During this time, far from the bombs, another war was going on, much less noisy, much more discreet, and yet decisive: the intelligence war. Fritz was waiting only for the opportunity to join it. He imagined it in a rather fuzzy way, not knowing what the “great game” looked like. What he knew boiled down to two or three simple ideas: neutral countries (like Switzerland, but also Sweden, Ireland, Portugal, and Turkey) were, as between 1914 and 1918, hotbeds of espionage. If you had good information in wartime, you had more power than an ambassador. Whether you were a banker, an industrialist, or even an obscure nonentity, you had every likelihood of influencing the course of events.
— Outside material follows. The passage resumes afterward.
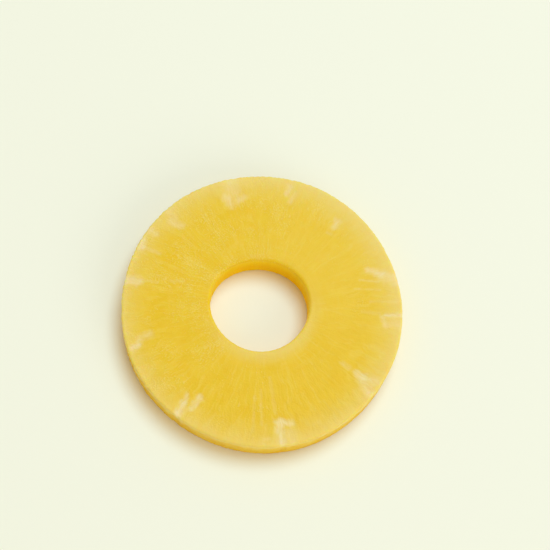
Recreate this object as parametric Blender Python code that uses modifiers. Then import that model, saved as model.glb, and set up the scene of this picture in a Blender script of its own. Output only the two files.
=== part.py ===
"""One slice of peeled and cored pineapple: a flat ring of soft fruit flesh.

The fruit is peeled to a drum, a round corer takes the tough middle out, and straight blades
cut the drum across into rings. So the two faces are flat, the hole wall is smooth, and the
outer wall keeps the shallow dents of the eyes that the peeling knife did not quite remove.
Metres, +Z up. The ring lies on its lower face, with the centre of that face at the origin.
"""

import math

import bpy
from mathutils import Vector, noise

# Driving dimensions of the slice
OUTER_DIAMETER = 0.080
HOLE_DIAMETER = 0.0275
THICKNESS = 0.0096
HOLE_CENTRE = Vector((-0.0008, 0.0005))     # the corer seldom runs exactly down the middle

# How far the fruit is from a true ring
RIM_OVAL = 0.00025                          # the drum is a little wider on one diagonal
RIM_OVAL_TURN = math.radians(125)
RIM_LUMP = 0.00012                          # broad flats left by the strokes of the peeler
RIM_LUMP_COUNT = 5
HOLE_OVAL = 0.00035                         # the soft hole wall has pulled wider along X
HOLE_LUMP = 0.00020
HOLE_LUMP_COUNT = 3
HOLE_LUMP_TURN = math.radians(40)

# Edges left by the blades, softer at the peeled rim than at the cored hole
RIM_ROUND = 0.0007
HOLE_ROUND = 0.0005
FOOT_ROUND = 0.0004
ROUND_STEPS = 3

# Eyes: one dent in the outer wall for each, and a shallow sunk streak on the cut face.
# They stand in a spiral round the fruit, so a slice meets them at uneven steps.
EYE_TURNS = [math.radians(turn) for turn in (4, 27, 59, 86, 114, 145, 178, 207, 244, 290, 334)]
EYE_WIDTH = math.radians(7)
EYE_WALL_DENT = 0.00028
EYE_FACE_DENT = 0.00018
EYE_REACH = 0.0090                          # how far an eye runs in from the rim

# Flesh that has sagged a little between its fibres
FACE_SWELL = 0.00012
FACE_SWELL_SIZE = 0.011
WALL_SWELL = 0.00012
WALL_SWELL_SIZE = 0.005

# Mesh steps
STEPS_AROUND = 120
FACE_STEPS = 11
WALL_STEPS = 4
BASE_STEPS = 2
MERGE = 0.00001

FLESH_COLOUR = (0.80, 0.57, 0.065, 1.0)
FLESH_ROUGHNESS = 0.38

RIM_RADIUS = OUTER_DIAMETER / 2
HOLE_RADIUS = HOLE_DIAMETER / 2


def clear_objects():
    """Empty the scene, without closing the file that the script runs from."""
    for old in list(bpy.data.objects):
        bpy.data.objects.remove(old, do_unlink=True)


def corner(radius, height, size, start):
    """Points of a quarter round, clockwise from the direction start, about its own centre."""
    turns = [start - math.radians(90) * step / ROUND_STEPS for step in range(ROUND_STEPS + 1)]
    return [(radius + size * math.cos(turn), height + size * math.sin(turn)) for turn in turns]


def between(start, end, steps):
    """The points that divide a straight run into equal steps, without its two ends."""
    shares = [step / steps for step in range(1, steps)]
    return [(start[0] + (end[0] - start[0]) * share, start[1] + (end[1] - start[1]) * share)
            for share in shares]


def cross_section():
    """The slice cut through on one side, from the upper rim down and round to the start."""
    corners = [
        corner(RIM_RADIUS - RIM_ROUND, THICKNESS - RIM_ROUND, RIM_ROUND, math.radians(90)),
        corner(RIM_RADIUS - FOOT_ROUND, FOOT_ROUND, FOOT_ROUND, 0.0),
        corner(HOLE_RADIUS + FOOT_ROUND, FOOT_ROUND, FOOT_ROUND, math.radians(-90)),
        corner(HOLE_RADIUS + HOLE_ROUND, THICKNESS - HOLE_ROUND, HOLE_ROUND, math.radians(180)),
    ]
    runs = [WALL_STEPS, BASE_STEPS, WALL_STEPS, FACE_STEPS]
    outline = []
    for index, steps in enumerate(runs):
        following = corners[(index + 1) % len(corners)]
        outline += corners[index] + between(corners[index][-1], following[0], steps)
    return outline


def turned_ring(name):
    """The true ring, before the fruit's unevenness: the cross-section turned about +Z."""
    outline = cross_section()
    edges = [(index, (index + 1) % len(outline)) for index in range(len(outline))]
    section = bpy.data.meshes.new(name + "_section")
    section.from_pydata([(radius, 0.0, height) for radius, height in outline], edges, [])

    turned = bpy.data.objects.new(name + "_turned", section)
    bpy.context.scene.collection.objects.link(turned)
    screw = turned.modifiers.new("turn", "SCREW")
    screw.axis = "Z"
    screw.steps = STEPS_AROUND
    screw.render_steps = STEPS_AROUND
    screw.use_merge_vertices = True
    screw.merge_threshold = MERGE

    evaluated = turned.evaluated_get(bpy.context.evaluated_depsgraph_get())
    mesh = bpy.data.meshes.new_from_object(evaluated)
    mesh.name = name
    bpy.data.objects.remove(turned, do_unlink=True)
    return mesh


def eye_depth(turn):
    """1 at the middle of an eye, falling softly to 0 on both sides of it."""
    depth = 0.0
    for middle in EYE_TURNS:
        off = math.remainder(turn - middle, math.tau)
        depth = max(depth, math.exp(-(off / EYE_WIDTH) ** 2))
    return depth


def rim_shift(turn):
    """How far the outer wall stands out from the true circle."""
    oval = RIM_OVAL * math.cos(2 * (turn - RIM_OVAL_TURN))
    lump = RIM_LUMP * math.cos(RIM_LUMP_COUNT * turn)
    return oval + lump


def hole_shift(turn):
    """How far the hole wall stands out from the true circle."""
    oval = HOLE_OVAL * math.cos(2 * turn)
    lump = HOLE_LUMP * math.cos(HOLE_LUMP_COUNT * (turn - HOLE_LUMP_TURN))
    return oval + lump


def swell(point, size):
    """Soft uneven flesh, from -1 to 1, with lumps of about the size given."""
    return noise.noise(point / size)


def shaped(point):
    """Moves one point of the true ring to where it lies on the uneven slice."""
    radius = math.hypot(point.x, point.y)
    turn = math.atan2(point.y, point.x)
    across = (radius - HOLE_RADIUS) / (RIM_RADIUS - HOLE_RADIUS)
    across = min(max(across, 0.0), 1.0)
    up = point.z / THICKNESS
    middle_height = math.sin(math.pi * up)

    wall = WALL_SWELL * swell(point, WALL_SWELL_SIZE) * middle_height
    dent = EYE_WALL_DENT * eye_depth(turn) * middle_height
    rim = rim_shift(turn) + wall - dent
    new_radius = radius + rim * across + hole_shift(turn) * (1.0 - across)

    from_rim = (RIM_RADIUS - radius) / EYE_REACH
    streak = EYE_FACE_DENT * eye_depth(turn) * math.exp(-from_rim ** 2)
    face = FACE_SWELL * swell(Vector((point.x, point.y, 0.0)), FACE_SWELL_SIZE)
    new_height = point.z + (face - streak - FACE_SWELL) * up ** 2

    centre = HOLE_CENTRE * (1.0 - across)
    return Vector((new_radius * math.cos(turn) + centre.x,
                   new_radius * math.sin(turn) + centre.y,
                   new_height))


def centre_on_base(mesh):
    """Puts the origin under the middle of the slice, at the height of its lower face."""
    for axis in range(2):
        places = [vertex.co[axis] for vertex in mesh.vertices]
        middle = (min(places) + max(places)) / 2
        for vertex in mesh.vertices:
            vertex.co[axis] -= middle


def flesh_material():
    """Ripe flesh, wet with its own juice."""
    material = bpy.data.materials.new("pineapple_flesh")
    material.use_nodes = True
    shader = material.node_tree.nodes["Principled BSDF"]
    shader.inputs["Base Color"].default_value = FLESH_COLOUR
    shader.inputs["Roughness"].default_value = FLESH_ROUGHNESS
    shader.inputs["Metallic"].default_value = 0.0
    return material


def pineapple_ring(collection):
    """The whole slice: one soft, uneven ring, in one piece."""
    mesh = turned_ring("pineapple_ring")
    for vertex in mesh.vertices:
        vertex.co = shaped(vertex.co)
    centre_on_base(mesh)
    mesh.materials.append(flesh_material())
    mesh.shade_smooth()
    ring = bpy.data.objects.new("pineapple_ring", mesh)
    collection.objects.link(ring)
    return ring


clear_objects()
slice_parts = bpy.data.collections.new("pineapple_ring")
bpy.context.scene.collection.children.link(slice_parts)
pineapple_ring(slice_parts)
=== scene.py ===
"""One ring of tinned pineapple on a plain pale floor, in soft light from above.

Sizes are in metres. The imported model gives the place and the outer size, and this script
makes the flesh itself: its shape, its fibres and its looks.
"""

import math

import bpy
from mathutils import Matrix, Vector, noise


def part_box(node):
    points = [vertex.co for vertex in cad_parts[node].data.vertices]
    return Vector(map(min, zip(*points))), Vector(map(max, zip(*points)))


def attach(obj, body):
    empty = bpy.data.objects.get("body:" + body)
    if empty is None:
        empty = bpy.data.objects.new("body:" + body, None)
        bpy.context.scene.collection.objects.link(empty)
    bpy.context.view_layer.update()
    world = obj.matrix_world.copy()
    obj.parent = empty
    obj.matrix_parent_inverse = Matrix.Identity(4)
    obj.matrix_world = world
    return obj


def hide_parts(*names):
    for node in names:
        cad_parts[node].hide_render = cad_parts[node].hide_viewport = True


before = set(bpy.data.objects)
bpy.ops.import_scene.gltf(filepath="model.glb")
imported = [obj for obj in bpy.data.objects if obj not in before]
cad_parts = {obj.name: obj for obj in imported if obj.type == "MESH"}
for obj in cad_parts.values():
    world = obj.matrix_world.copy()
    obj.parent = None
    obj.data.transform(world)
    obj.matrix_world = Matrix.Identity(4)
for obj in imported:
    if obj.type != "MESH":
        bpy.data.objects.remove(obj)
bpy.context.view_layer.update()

# ---------------------------------------------------------------------------------------------
# The ring of flesh
# The fruit is peeled to a drum, its tough middle is bored out, and blades cut the drum across.
# It is one soft piece of fibres that run out from the core to the rim, where pale eyes end in
# the flesh. The cut is flat, but the fibres stand a little proud and the rim is slightly torn.
# ---------------------------------------------------------------------------------------------

MM = 0.001

ring_low, ring_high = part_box("pineapple_ring")

RIM_RADIUS = 40.0 * MM
HOLE_RADIUS = 13.75 * MM
THICKNESS = 9.6 * MM
HOLE_CENTRE = Vector((-0.8 * MM, 0.5 * MM))

RIM_ROUND = 0.70 * MM
HOLE_ROUND = 0.80 * MM
ROUND_SEGMENTS = 4
STEPS_AROUND = 720
FACE_CUTS = 60
WALL_CUTS = 16
BASE_CUTS = 26
SEAM = 0.005 * MM               # points of the closed turn nearer than this are made one


def select_only(obj):
    """Makes one object the only one selected, and the active one."""
    bpy.ops.object.select_all(action="DESELECT")
    obj.select_set(True)
    bpy.context.view_layer.objects.active = obj


def select_edges(mesh, wanted):
    """In edit mode, selects the edges whose two ends both pass the test, and no others."""
    bpy.ops.mesh.select_all(action="DESELECT")
    bpy.ops.object.mode_set(mode="OBJECT")
    for edge in mesh.edges:
        edge.select = all(wanted(mesh.vertices[index].co) for index in edge.vertices)
    bpy.ops.object.mode_set(mode="EDIT")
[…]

The time was, less than ever, one for hesitation. Fritz Kolbe felt in the air a call for the impossible and the incredible. Eager to act, he felt prepared to commit unprecedented deeds. “Treason? So be it,” he said to himself after a point that cannot be precisely located (probably late 1942 or early 1943). Fritz described this personal transformation in a document written just after the war: “I had reflected inwardly on this question (treason or Verrat ) and I had ended by overcoming it. Hitler had come to power through force and deception and had plunged Germany and the entire world into war. From my point of view, no one was obligated to loyalty and obedience to the Hitler regime.”
From the beginning, Fritz had thought that the only way of acting effectively was through intervention from outside. The Allies had the power necessary to get rid of the regime. This force, he told himself, must be supported by well-placed elements at the heart of the system.
This prospect was beginning to give him the strength to act, because he, the solitary minor official, could now make himself useful, if he was able to make contact abroad, to gather trustworthy friends around him, and above all if he was lucky. From chess, Fritz had learned two lessons: A straight line is not necessarily the shortest path between two spaces, and a pawn used advisedly can sometimes transform a game.